En articulation avec la semaine de quatre jours, la démarche « compte épargne-temps » est une voie qui permet d'intégrer les aspirations et les contraintes sur une période longue, les « 32 années payées 40 » de la CFE-CGC. Les congés spécifiques, maternité et parental, s'inscriraient alors dans la démarche globale et commune aux femmes et aux hommes.

Développer des emplois de service « d'environnement familial », aide maternelle à domicile, assurance enfants malades.

Les femmes de l'encadrement souhaitent pouvoir disposer de services qui répondent à leur exigence d'équilibre entre la vie professionnelle et la vie familiale. Par exemple, lorsqu'elles sont mères de famille, elles souhaitent pouvoir faire appel à des services d'aide maternelle à domicile, en particulier en cas de maladie de leurs enfants.

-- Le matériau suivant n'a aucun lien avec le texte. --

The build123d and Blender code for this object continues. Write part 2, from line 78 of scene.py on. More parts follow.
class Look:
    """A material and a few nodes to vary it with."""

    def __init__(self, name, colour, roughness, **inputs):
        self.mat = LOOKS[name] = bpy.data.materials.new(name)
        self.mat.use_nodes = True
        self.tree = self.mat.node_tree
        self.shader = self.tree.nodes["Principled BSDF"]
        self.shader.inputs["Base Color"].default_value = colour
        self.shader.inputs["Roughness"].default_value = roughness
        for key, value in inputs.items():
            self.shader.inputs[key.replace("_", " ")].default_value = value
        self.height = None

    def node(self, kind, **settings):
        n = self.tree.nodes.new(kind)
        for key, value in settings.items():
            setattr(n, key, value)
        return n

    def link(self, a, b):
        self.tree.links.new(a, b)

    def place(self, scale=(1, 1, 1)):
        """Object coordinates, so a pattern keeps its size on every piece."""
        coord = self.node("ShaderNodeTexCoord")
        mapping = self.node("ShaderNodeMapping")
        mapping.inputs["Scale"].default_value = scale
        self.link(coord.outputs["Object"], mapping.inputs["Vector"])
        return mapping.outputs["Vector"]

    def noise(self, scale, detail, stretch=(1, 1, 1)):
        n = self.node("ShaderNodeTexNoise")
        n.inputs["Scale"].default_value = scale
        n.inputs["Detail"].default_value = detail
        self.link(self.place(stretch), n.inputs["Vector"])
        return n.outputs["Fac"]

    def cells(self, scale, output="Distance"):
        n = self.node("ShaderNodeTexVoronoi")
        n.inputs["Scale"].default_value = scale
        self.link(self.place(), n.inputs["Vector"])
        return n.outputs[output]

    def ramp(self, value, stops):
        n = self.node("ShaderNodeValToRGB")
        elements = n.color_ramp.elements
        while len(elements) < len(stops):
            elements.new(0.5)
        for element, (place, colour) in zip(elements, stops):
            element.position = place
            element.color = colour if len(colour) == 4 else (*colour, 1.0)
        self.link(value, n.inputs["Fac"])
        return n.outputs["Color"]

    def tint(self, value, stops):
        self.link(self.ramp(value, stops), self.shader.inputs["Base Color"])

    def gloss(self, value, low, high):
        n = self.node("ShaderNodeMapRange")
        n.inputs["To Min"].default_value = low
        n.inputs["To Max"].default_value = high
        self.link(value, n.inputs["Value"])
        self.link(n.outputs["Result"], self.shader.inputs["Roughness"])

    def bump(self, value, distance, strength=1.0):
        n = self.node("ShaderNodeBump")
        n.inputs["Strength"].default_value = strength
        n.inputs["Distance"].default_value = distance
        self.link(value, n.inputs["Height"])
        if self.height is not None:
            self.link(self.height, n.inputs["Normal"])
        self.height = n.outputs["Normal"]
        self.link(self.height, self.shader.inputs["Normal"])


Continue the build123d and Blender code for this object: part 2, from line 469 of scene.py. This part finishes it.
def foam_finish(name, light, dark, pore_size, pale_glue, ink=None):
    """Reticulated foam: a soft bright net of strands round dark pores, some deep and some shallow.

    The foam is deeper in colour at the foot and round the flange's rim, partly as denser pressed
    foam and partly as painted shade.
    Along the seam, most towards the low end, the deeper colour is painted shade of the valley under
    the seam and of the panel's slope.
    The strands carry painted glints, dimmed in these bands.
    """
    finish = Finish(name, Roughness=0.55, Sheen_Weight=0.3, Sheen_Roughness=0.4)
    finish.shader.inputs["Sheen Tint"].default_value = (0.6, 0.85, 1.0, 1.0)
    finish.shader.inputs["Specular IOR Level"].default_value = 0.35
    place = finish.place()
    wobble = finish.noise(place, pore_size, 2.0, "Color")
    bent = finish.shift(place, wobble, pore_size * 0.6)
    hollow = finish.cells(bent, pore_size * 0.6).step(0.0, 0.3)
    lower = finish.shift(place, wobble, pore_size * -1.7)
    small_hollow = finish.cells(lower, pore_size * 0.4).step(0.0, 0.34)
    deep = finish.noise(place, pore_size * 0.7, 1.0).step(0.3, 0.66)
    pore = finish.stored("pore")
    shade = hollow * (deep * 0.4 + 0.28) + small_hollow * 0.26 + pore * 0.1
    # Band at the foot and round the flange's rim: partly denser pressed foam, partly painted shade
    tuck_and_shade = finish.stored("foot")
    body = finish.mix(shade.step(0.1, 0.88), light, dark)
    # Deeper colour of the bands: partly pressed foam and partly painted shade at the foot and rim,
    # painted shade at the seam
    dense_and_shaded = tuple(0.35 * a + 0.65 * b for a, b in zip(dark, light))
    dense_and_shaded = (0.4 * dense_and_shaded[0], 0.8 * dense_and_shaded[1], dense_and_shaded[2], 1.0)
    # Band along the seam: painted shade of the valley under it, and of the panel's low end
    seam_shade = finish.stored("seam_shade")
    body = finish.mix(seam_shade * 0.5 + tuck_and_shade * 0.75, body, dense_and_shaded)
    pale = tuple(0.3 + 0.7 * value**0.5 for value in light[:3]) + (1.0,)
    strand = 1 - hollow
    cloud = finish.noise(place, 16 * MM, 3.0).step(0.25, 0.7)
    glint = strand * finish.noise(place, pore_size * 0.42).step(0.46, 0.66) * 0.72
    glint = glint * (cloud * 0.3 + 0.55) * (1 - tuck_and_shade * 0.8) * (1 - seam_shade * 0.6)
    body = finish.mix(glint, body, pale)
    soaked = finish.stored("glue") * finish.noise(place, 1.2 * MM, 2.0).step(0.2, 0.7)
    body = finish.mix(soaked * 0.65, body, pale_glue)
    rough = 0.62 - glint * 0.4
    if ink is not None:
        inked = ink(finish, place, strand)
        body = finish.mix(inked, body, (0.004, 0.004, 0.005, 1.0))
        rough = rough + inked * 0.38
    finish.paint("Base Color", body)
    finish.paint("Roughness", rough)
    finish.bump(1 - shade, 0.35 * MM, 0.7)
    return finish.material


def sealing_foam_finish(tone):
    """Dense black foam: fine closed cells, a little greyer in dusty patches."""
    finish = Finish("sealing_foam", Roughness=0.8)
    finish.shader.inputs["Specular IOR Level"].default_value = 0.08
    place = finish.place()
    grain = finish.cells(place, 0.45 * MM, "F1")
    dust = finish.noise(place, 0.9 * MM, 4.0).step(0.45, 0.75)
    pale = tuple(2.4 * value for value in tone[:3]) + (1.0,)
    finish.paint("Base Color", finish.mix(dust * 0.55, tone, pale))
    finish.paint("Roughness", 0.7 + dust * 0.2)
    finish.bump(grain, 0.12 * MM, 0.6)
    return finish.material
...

Il convient d'assurer pour cela la pérennité du dégrèvement fiscal pour emploi à domicile au motif que ces situations contribuent aux dynamiques de création d'emplois.

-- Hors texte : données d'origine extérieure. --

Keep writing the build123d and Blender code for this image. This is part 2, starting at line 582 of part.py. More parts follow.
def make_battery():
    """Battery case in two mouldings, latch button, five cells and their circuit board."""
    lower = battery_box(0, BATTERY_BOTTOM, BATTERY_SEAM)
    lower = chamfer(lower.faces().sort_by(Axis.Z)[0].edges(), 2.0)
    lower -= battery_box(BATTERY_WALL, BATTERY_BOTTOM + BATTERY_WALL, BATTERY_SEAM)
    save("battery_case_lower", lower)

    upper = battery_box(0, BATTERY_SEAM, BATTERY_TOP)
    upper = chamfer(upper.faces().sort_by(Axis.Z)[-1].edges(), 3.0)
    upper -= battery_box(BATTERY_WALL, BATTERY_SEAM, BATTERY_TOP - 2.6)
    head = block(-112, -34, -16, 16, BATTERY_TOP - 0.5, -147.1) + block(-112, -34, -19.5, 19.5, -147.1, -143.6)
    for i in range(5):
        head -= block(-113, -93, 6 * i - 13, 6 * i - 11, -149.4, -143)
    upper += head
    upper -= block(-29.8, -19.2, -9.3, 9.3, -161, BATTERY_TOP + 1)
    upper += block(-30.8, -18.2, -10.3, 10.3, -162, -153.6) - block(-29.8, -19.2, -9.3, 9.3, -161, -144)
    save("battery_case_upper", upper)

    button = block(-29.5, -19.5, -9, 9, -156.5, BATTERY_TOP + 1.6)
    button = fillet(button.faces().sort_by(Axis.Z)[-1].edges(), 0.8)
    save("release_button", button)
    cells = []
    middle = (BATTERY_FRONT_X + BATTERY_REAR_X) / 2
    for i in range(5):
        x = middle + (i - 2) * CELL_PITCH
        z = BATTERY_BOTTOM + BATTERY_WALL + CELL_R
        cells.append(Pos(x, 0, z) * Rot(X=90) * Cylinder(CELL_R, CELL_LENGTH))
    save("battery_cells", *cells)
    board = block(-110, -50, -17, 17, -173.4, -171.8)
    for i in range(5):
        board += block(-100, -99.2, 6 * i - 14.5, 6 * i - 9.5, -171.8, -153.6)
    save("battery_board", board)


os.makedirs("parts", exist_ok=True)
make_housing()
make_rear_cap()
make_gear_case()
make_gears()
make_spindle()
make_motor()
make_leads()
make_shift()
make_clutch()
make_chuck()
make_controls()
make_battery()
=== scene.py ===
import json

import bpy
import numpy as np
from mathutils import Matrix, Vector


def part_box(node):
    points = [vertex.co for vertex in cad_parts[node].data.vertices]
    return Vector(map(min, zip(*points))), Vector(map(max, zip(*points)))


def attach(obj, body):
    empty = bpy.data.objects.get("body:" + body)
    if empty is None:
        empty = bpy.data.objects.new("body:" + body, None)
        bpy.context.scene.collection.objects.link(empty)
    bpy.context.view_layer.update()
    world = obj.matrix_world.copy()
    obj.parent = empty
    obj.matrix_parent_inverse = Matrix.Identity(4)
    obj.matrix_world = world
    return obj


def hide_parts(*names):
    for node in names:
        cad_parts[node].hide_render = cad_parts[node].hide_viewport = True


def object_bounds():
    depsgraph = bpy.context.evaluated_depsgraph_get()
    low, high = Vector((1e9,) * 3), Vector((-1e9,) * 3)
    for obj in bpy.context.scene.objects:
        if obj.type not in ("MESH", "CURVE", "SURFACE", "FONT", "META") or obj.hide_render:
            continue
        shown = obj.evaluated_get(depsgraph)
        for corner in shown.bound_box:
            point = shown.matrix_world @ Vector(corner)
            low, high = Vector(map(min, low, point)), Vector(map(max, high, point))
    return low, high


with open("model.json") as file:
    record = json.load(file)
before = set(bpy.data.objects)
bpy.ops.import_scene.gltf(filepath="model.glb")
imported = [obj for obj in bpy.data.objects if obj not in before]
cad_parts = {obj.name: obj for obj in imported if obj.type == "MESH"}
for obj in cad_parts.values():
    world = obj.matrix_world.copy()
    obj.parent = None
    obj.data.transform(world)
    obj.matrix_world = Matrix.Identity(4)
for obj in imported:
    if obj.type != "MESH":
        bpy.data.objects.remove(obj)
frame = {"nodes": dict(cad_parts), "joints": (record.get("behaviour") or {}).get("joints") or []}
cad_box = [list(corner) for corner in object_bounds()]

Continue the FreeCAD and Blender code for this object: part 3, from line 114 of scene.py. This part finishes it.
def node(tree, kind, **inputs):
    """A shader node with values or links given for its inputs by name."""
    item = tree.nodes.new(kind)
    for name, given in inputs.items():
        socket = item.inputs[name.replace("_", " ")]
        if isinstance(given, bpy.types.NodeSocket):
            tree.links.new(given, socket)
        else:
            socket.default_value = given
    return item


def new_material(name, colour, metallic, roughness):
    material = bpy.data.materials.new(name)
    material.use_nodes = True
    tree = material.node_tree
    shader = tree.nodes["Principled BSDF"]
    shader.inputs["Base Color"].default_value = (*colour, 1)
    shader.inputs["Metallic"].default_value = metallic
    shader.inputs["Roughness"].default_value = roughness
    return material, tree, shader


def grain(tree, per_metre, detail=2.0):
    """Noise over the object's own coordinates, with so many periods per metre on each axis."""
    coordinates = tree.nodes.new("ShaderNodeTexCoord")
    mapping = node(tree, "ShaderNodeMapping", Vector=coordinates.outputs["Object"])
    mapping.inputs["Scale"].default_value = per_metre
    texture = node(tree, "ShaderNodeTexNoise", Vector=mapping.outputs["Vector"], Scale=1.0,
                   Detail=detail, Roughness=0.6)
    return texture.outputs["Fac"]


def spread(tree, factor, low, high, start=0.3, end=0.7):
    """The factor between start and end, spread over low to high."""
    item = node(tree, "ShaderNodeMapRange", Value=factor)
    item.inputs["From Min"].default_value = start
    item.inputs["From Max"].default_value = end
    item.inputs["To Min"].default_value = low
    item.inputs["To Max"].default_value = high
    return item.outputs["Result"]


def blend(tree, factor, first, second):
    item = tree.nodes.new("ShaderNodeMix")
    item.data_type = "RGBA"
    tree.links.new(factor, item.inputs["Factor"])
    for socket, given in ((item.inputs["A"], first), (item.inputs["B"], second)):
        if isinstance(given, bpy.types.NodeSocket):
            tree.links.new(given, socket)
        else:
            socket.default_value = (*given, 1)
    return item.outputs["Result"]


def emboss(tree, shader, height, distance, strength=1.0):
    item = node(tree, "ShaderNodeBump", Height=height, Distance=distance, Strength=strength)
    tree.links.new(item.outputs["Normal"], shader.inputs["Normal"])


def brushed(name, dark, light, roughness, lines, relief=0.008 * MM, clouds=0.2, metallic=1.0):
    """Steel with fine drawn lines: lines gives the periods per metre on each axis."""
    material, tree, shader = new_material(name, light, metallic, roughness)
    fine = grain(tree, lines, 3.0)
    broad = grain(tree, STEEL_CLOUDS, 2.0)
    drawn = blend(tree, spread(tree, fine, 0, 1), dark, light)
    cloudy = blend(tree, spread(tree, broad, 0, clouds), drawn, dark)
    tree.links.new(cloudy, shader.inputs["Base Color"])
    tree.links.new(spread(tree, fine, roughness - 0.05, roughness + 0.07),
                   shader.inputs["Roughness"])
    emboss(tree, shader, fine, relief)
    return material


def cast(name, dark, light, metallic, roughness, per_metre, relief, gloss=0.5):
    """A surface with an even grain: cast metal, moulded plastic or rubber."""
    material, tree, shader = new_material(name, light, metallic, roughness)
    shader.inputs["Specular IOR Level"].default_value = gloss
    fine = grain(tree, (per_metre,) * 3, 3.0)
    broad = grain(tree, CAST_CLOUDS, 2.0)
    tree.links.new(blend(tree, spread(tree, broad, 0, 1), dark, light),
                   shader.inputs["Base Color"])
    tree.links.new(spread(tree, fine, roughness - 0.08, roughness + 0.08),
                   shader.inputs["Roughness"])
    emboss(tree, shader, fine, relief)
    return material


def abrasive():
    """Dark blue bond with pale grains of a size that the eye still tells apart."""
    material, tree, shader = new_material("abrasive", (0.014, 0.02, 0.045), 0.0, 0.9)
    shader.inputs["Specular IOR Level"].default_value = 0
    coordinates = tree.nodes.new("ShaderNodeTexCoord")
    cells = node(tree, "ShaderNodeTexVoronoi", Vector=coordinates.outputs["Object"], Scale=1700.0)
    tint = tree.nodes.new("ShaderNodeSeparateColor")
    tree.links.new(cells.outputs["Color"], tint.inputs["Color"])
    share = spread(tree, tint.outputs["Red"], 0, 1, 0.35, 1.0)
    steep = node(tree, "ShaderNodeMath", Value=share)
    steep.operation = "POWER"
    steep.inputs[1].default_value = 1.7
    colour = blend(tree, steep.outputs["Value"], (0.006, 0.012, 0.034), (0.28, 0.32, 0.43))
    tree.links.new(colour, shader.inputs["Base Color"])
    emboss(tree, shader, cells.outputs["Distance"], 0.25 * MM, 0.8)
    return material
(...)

Il y a lieu aussi d'améliorer le statut et la rémunération de ces emplois pour favoriser dans cette voie le développement d'activités réellement qualifiées.

Constituer un réseau des femmes CFE-CGC

Les femmes de la CFE-CGC ont conscience que le fait d'être moins nombreuses et moins présentes dans les lieux de pouvoir et moins aptes à mobiliser des réseaux professionnels, syndicaux, politiques, ou associatifs, était une faiblesse pour agir favorablement sur leur carrière.

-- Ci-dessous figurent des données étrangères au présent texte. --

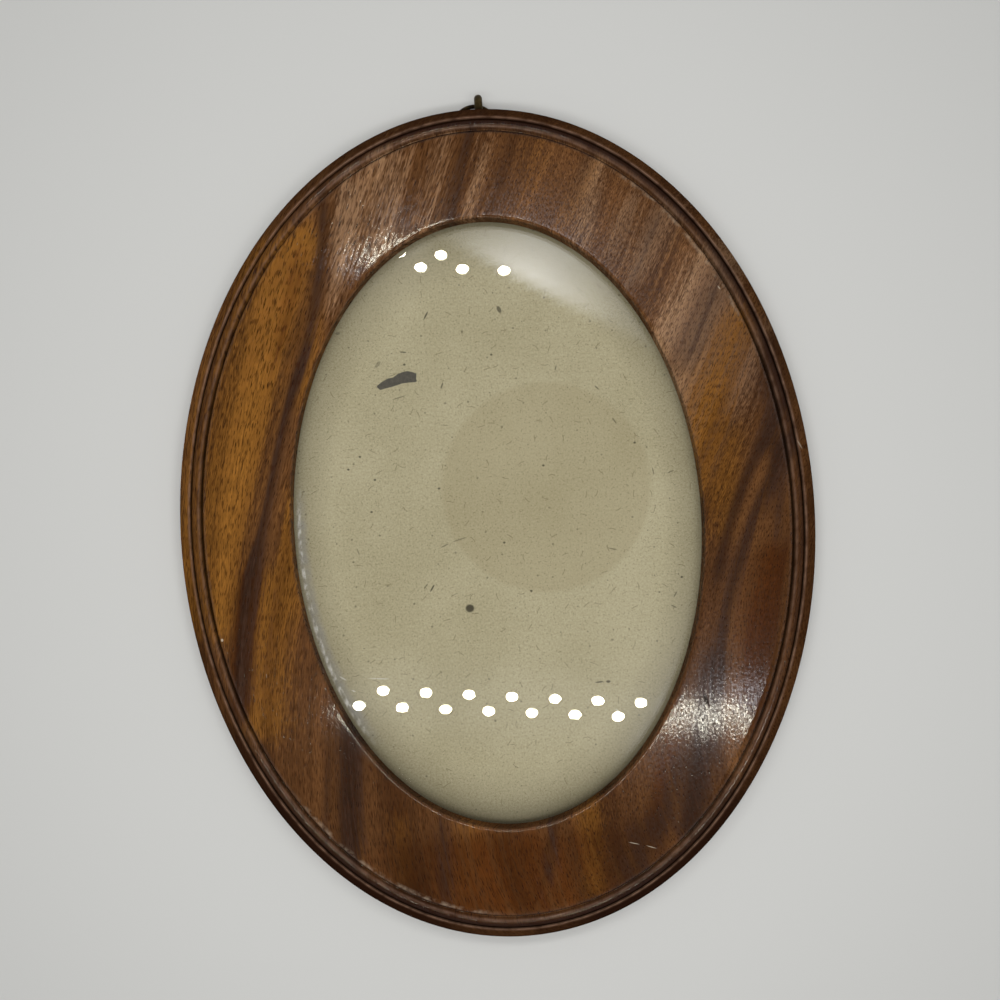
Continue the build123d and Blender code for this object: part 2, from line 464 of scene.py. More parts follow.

Il est important d'encourager et d'aider les femmes à participer au maximum aux multiples réseaux qui se sont formés.

La première étape de cette démarche sera la création du réseau des femmes de la CFE-CGC qui pourra travailler sur les thèmes généraux de l'organisation du point de vue des femmes CFE-CGC.

La suite de l'action

Nous n'avons pas voulu que le dossier des femmes de l'encadrement se limite à « un coup médiatique ». Le colloque du 5 mars verra de nombreuses interventions extérieures enrichir les réflexions initiées par les femmes de la CFE-CGC.

Mais la démarche dans laquelle nous sommes engagés continuera au-delà. Après ce colloque, une plate-forme sera concrétisée et diffusée avant l'été 1997.

L'objectif de la Confédération est de contribuer à ouvrir et animer le débat sur l'égalité professionnelle, parce qu'elle pense que ce débat est juste et indispensable.

Il est un écho à la démarche européenne, car les valeurs fondatrices de l'Europe portent haut l'égalité professionnelle. Nous défendons le modèle social européen, nous ne pouvons qu'être en phase avec la défense de l'égalité professionnelle.